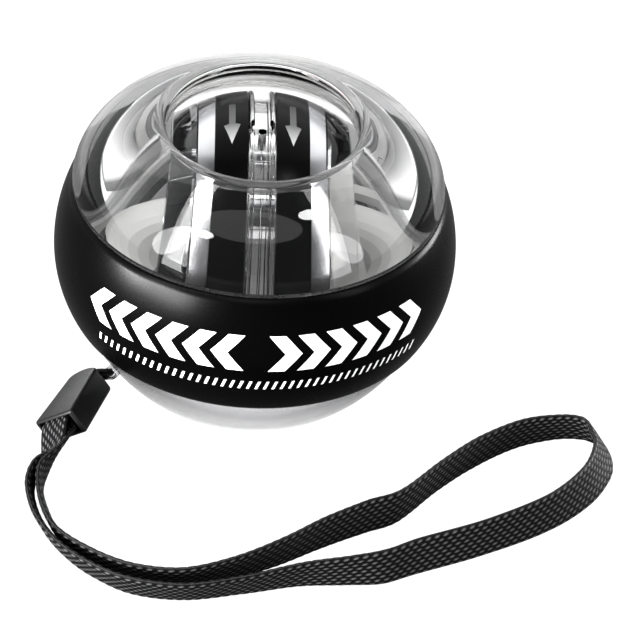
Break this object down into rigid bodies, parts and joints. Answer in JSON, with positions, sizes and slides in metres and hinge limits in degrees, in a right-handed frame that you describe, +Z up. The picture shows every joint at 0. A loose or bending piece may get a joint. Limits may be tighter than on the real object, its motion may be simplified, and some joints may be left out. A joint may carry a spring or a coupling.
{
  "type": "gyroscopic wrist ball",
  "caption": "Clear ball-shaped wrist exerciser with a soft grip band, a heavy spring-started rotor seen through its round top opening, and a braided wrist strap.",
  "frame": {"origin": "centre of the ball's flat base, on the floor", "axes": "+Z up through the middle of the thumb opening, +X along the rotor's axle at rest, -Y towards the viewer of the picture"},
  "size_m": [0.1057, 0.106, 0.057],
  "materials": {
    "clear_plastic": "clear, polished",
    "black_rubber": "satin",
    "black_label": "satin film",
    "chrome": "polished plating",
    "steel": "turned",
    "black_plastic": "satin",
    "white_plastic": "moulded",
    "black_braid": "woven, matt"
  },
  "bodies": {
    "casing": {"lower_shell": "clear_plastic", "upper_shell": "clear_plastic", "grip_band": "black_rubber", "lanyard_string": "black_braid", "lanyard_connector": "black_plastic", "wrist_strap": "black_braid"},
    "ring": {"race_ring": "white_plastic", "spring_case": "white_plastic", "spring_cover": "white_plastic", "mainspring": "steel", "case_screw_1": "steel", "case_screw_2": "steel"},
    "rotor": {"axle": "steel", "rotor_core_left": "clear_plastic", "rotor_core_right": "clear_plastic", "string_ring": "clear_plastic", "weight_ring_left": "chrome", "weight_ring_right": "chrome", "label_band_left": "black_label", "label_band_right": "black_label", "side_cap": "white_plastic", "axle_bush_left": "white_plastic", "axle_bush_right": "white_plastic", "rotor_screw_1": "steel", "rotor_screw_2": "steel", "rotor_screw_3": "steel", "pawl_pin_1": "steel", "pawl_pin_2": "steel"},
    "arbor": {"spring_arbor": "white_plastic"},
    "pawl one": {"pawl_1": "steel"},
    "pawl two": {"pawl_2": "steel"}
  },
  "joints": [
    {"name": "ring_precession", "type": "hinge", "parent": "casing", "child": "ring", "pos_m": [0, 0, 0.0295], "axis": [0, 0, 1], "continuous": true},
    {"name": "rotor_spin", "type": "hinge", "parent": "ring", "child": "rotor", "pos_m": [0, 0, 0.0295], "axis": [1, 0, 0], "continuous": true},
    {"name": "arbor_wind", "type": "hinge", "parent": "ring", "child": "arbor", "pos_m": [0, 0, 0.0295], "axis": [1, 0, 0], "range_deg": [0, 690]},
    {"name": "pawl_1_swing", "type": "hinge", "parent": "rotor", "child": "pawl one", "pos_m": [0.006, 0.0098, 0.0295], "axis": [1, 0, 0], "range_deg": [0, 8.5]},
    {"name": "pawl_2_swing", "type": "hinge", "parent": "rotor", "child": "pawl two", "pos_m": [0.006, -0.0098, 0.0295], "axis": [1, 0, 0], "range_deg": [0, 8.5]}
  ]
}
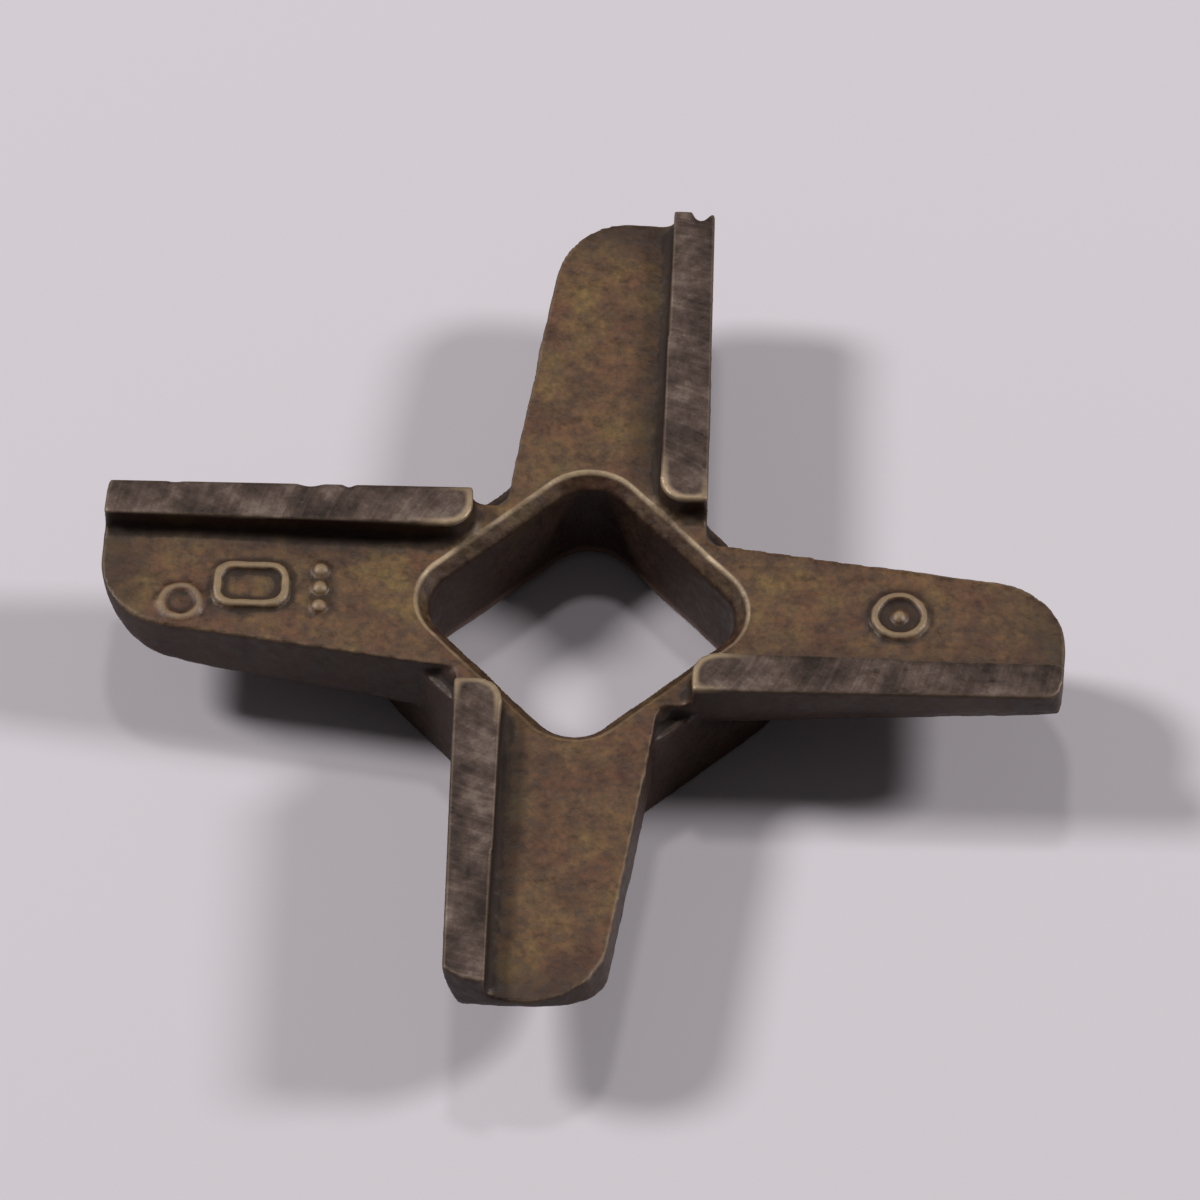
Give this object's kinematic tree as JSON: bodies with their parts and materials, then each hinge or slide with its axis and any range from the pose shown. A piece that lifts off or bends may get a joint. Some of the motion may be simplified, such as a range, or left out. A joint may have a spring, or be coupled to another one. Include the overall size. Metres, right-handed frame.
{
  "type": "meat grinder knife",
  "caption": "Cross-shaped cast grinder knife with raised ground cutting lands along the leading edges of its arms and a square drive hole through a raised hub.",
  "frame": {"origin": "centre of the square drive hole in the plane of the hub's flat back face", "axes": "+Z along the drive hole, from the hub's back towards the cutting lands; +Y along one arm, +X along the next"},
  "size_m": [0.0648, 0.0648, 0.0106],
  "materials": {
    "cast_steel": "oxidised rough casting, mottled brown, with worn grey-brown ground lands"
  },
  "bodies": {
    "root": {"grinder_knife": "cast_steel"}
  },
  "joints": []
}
...
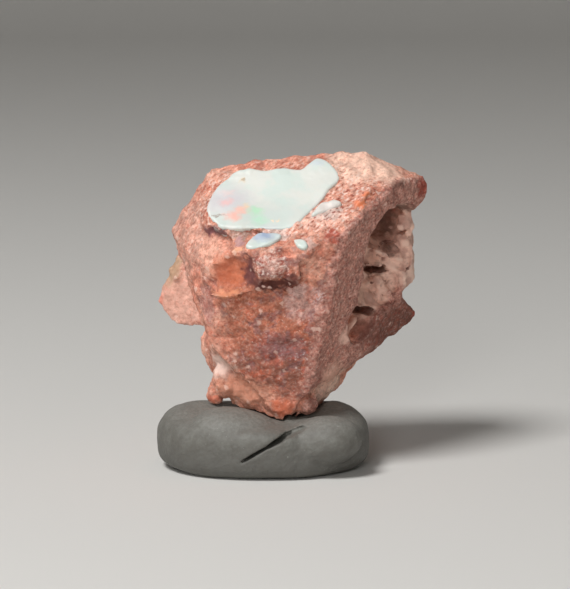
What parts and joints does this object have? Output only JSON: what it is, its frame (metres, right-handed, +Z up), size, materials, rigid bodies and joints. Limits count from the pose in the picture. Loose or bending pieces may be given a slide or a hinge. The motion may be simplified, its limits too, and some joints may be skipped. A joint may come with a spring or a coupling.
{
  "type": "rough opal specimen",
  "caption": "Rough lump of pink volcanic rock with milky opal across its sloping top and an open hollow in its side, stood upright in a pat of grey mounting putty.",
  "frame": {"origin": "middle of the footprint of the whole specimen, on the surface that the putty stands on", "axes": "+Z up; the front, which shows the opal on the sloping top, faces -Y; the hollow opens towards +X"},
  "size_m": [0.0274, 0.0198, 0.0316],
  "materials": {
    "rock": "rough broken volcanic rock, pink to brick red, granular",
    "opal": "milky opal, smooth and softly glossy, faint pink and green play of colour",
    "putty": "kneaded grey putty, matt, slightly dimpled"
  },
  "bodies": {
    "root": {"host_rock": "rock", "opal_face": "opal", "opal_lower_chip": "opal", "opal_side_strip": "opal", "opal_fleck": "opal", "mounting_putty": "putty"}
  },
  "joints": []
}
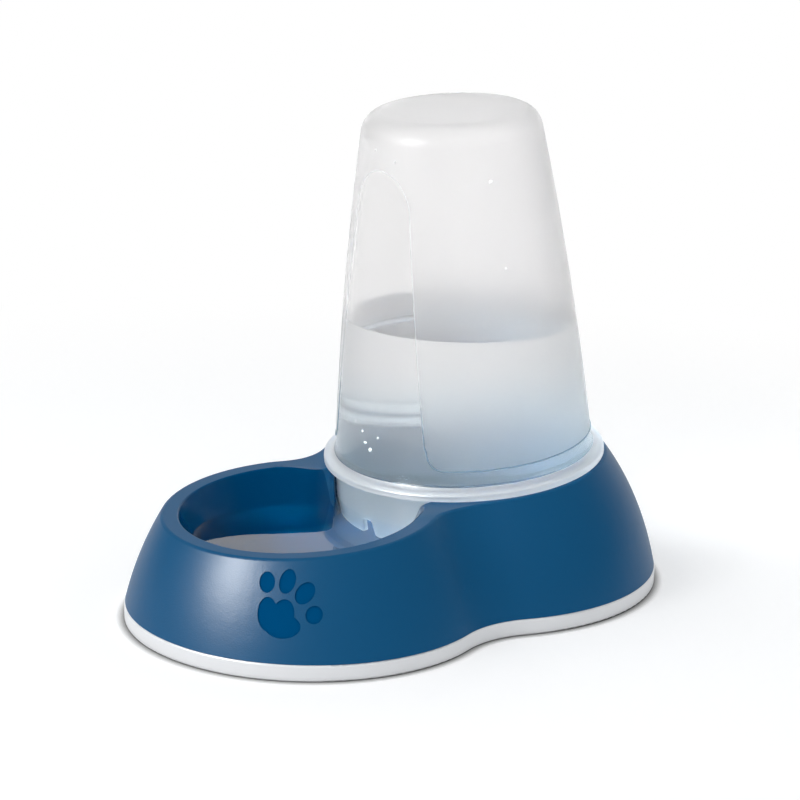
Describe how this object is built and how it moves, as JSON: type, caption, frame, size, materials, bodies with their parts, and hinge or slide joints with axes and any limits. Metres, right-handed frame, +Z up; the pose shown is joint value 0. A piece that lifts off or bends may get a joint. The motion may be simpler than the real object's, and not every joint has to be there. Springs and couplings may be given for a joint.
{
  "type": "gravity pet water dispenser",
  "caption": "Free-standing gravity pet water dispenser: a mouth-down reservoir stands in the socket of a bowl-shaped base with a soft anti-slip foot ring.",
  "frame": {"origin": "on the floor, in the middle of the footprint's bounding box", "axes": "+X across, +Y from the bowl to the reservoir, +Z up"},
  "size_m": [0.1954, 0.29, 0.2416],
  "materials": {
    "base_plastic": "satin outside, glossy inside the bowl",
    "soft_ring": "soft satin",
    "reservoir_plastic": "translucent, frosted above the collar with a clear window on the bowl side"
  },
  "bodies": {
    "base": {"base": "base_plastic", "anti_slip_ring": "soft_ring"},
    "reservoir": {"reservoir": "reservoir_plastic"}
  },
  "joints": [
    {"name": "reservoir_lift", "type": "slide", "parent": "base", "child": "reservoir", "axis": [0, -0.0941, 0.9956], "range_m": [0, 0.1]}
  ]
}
---
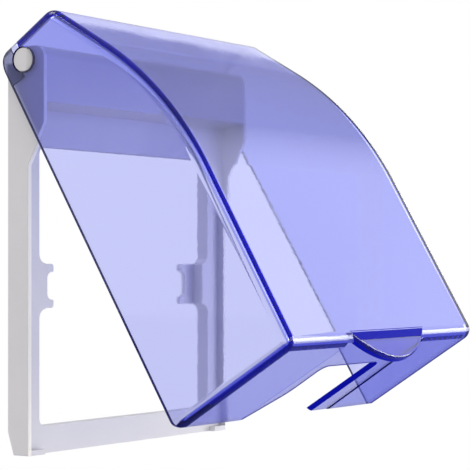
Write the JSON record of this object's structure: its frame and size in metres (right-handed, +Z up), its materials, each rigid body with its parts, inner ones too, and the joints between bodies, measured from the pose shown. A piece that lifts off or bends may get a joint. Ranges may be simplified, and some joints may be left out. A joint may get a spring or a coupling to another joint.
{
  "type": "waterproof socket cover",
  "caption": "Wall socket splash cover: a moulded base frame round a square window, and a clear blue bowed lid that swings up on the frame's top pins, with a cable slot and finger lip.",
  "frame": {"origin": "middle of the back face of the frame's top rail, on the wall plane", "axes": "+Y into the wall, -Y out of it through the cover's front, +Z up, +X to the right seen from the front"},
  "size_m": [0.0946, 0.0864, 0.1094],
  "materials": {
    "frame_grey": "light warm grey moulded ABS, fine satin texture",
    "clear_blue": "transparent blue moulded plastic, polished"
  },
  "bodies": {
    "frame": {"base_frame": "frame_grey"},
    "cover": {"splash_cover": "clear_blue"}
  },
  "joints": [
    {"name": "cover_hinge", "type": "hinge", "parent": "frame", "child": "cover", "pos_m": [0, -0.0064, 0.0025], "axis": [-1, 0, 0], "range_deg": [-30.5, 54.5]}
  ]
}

INSTRUCTION ▸ Only the number should be given: how many lines of the data contain the word "picture"?

FINAL RESULT ▸ 3